§ Given instruction:
Output the full listing word for word.

** Begin Stored data **

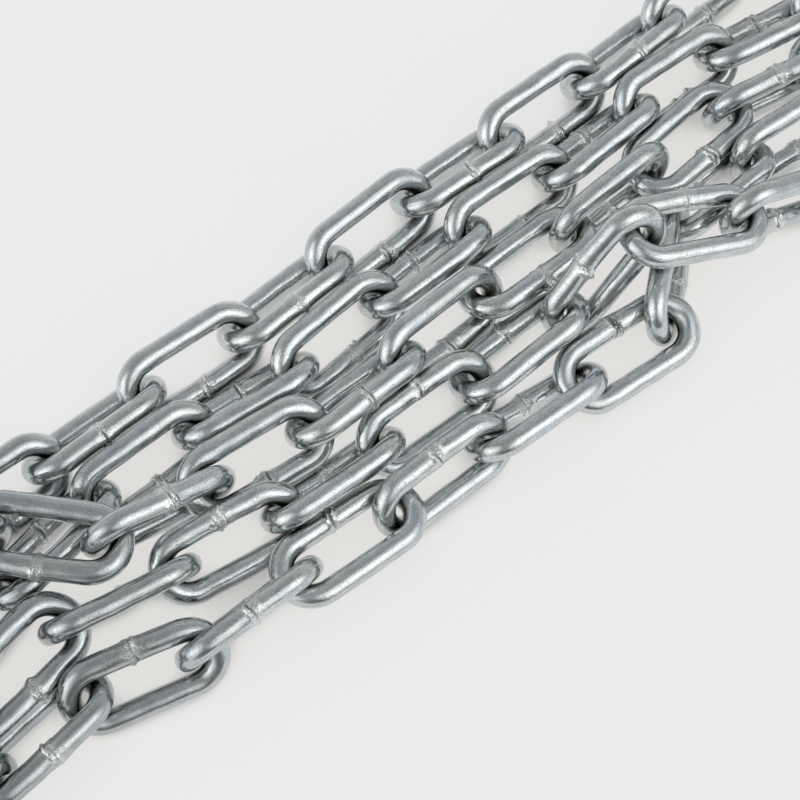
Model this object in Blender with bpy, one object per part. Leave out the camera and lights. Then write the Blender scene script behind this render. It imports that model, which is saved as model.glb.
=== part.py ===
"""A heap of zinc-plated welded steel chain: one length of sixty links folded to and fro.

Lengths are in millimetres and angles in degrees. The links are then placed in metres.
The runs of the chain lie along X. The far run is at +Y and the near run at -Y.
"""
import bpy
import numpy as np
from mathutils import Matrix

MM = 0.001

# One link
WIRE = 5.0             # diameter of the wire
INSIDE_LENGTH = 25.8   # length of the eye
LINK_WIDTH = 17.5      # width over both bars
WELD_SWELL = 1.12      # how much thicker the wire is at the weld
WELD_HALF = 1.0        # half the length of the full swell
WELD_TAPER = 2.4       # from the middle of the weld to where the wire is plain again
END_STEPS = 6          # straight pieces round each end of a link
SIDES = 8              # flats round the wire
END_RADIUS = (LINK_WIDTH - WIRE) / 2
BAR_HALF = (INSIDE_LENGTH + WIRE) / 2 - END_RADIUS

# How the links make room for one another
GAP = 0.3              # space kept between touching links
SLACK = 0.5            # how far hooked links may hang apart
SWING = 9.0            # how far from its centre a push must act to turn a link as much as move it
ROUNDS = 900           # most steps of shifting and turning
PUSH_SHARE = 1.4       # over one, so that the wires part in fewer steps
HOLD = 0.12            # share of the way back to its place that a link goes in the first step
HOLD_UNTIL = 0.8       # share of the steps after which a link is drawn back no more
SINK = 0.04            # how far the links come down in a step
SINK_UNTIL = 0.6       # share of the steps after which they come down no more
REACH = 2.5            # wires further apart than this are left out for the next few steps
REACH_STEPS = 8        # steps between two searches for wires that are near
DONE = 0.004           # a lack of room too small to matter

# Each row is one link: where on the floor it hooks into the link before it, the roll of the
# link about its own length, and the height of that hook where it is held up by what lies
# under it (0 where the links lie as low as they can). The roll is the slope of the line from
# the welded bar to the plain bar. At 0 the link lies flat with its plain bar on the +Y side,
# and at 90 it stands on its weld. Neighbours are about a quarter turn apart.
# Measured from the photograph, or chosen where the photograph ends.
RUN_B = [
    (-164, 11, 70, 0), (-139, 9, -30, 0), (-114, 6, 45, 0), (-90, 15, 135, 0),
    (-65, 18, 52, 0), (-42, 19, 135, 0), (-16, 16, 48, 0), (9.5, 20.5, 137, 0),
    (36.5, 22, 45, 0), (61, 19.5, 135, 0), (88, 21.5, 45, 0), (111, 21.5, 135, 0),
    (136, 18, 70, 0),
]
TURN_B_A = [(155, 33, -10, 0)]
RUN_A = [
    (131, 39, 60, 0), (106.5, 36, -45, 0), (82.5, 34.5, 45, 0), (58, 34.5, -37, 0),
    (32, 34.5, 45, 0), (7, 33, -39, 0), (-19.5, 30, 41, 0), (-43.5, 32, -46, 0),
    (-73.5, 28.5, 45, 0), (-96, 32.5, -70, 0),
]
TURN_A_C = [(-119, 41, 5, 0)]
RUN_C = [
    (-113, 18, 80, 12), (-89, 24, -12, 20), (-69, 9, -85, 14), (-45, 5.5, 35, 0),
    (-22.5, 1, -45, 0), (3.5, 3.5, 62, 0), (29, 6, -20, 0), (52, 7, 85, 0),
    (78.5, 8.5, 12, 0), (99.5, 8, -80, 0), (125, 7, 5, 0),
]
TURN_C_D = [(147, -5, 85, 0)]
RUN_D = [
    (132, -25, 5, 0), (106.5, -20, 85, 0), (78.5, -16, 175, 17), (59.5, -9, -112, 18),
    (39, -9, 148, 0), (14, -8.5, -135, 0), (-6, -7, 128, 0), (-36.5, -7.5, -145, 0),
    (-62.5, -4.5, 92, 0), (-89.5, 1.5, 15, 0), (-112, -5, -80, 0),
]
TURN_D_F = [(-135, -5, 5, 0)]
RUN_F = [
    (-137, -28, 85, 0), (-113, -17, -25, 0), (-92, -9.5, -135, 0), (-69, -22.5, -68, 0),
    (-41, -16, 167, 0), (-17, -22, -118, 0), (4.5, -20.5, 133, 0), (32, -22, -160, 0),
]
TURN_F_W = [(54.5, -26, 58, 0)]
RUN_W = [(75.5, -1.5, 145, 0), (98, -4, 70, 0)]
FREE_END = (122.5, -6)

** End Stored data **

§ Reply:
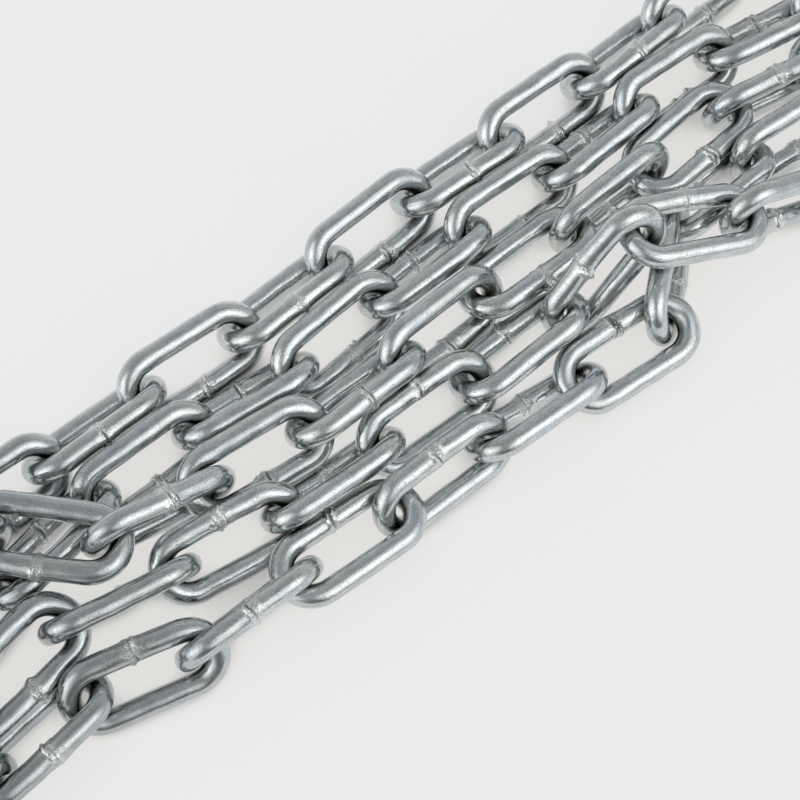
Model this object in Blender with bpy, one object per part. Leave out the camera and lights. Then write the Blender scene script behind this render. It imports that model, which is saved as model.glb.
=== part.py ===
"""A heap of zinc-plated welded steel chain: one length of sixty links folded to and fro.

Lengths are in millimetres and angles in degrees. The links are then placed in metres.
The runs of the chain lie along X. The far run is at +Y and the near run at -Y.
"""
import bpy
import numpy as np
from mathutils import Matrix

MM = 0.001

# One link
WIRE = 5.0             # diameter of the wire
INSIDE_LENGTH = 25.8   # length of the eye
LINK_WIDTH = 17.5      # width over both bars
WELD_SWELL = 1.12      # how much thicker the wire is at the weld
WELD_HALF = 1.0        # half the length of the full swell
WELD_TAPER = 2.4       # from the middle of the weld to where the wire is plain again
END_STEPS = 6          # straight pieces round each end of a link
SIDES = 8              # flats round the wire
END_RADIUS = (LINK_WIDTH - WIRE) / 2
BAR_HALF = (INSIDE_LENGTH + WIRE) / 2 - END_RADIUS

# How the links make room for one another
GAP = 0.3              # space kept between touching links
SLACK = 0.5            # how far hooked links may hang apart
SWING = 9.0            # how far from its centre a push must act to turn a link as much as move it
ROUNDS = 900           # most steps of shifting and turning
PUSH_SHARE = 1.4       # over one, so that the wires part in fewer steps
HOLD = 0.12            # share of the way back to its place that a link goes in the first step
HOLD_UNTIL = 0.8       # share of the steps after which a link is drawn back no more
SINK = 0.04            # how far the links come down in a step
SINK_UNTIL = 0.6       # share of the steps after which they come down no more
REACH = 2.5            # wires further apart than this are left out for the next few steps
REACH_STEPS = 8        # steps between two searches for wires that are near
DONE = 0.004           # a lack of room too small to matter

# Each row is one link: where on the floor it hooks into the link before it, the roll of the
# link about its own length, and the height of that hook where it is held up by what lies
# under it (0 where the links lie as low as they can). The roll is the slope of the line from
# the welded bar to the plain bar. At 0 the link lies flat with its plain bar on the +Y side,
# and at 90 it stands on its weld. Neighbours are about a quarter turn apart.
# Measured from the photograph, or chosen where the photograph ends.
RUN_B = [
    (-164, 11, 70, 0), (-139, 9, -30, 0), (-114, 6, 45, 0), (-90, 15, 135, 0),
    (-65, 18, 52, 0), (-42, 19, 135, 0), (-16, 16, 48, 0), (9.5, 20.5, 137, 0),
    (36.5, 22, 45, 0), (61, 19.5, 135, 0), (88, 21.5, 45, 0), (111, 21.5, 135, 0),
    (136, 18, 70, 0),
]
TURN_B_A = [(155, 33, -10, 0)]
RUN_A = [
    (131, 39, 60, 0), (106.5, 36, -45, 0), (82.5, 34.5, 45, 0), (58, 34.5, -37, 0),
    (32, 34.5, 45, 0), (7, 33, -39, 0), (-19.5, 30, 41, 0), (-43.5, 32, -46, 0),
    (-73.5, 28.5, 45, 0), (-96, 32.5, -70, 0),
]
TURN_A_C = [(-119, 41, 5, 0)]
RUN_C = [
    (-113, 18, 80, 12), (-89, 24, -12, 20), (-69, 9, -85, 14), (-45, 5.5, 35, 0),
    (-22.5, 1, -45, 0), (3.5, 3.5, 62, 0), (29, 6, -20, 0), (52, 7, 85, 0),
    (78.5, 8.5, 12, 0), (99.5, 8, -80, 0), (125, 7, 5, 0),
]
TURN_C_D = [(147, -5, 85, 0)]
RUN_D = [
    (132, -25, 5, 0), (106.5, -20, 85, 0), (78.5, -16, 175, 17), (59.5, -9, -112, 18),
    (39, -9, 148, 0), (14, -8.5, -135, 0), (-6, -7, 128, 0), (-36.5, -7.5, -145, 0),
    (-62.5, -4.5, 92, 0), (-89.5, 1.5, 15, 0), (-112, -5, -80, 0),
]
TURN_D_F = [(-135, -5, 5, 0)]
RUN_F = [
    (-137, -28, 85, 0), (-113, -17, -25, 0), (-92, -9.5, -135, 0), (-69, -22.5, -68, 0),
    (-41, -16, 167, 0), (-17, -22, -118, 0), (4.5, -20.5, 133, 0), (32, -22, -160, 0),
]
TURN_F_W = [(54.5, -26, 58, 0)]
RUN_W = [(75.5, -1.5, 145, 0), (98, -4, 70, 0)]
FREE_END = (122.5, -6)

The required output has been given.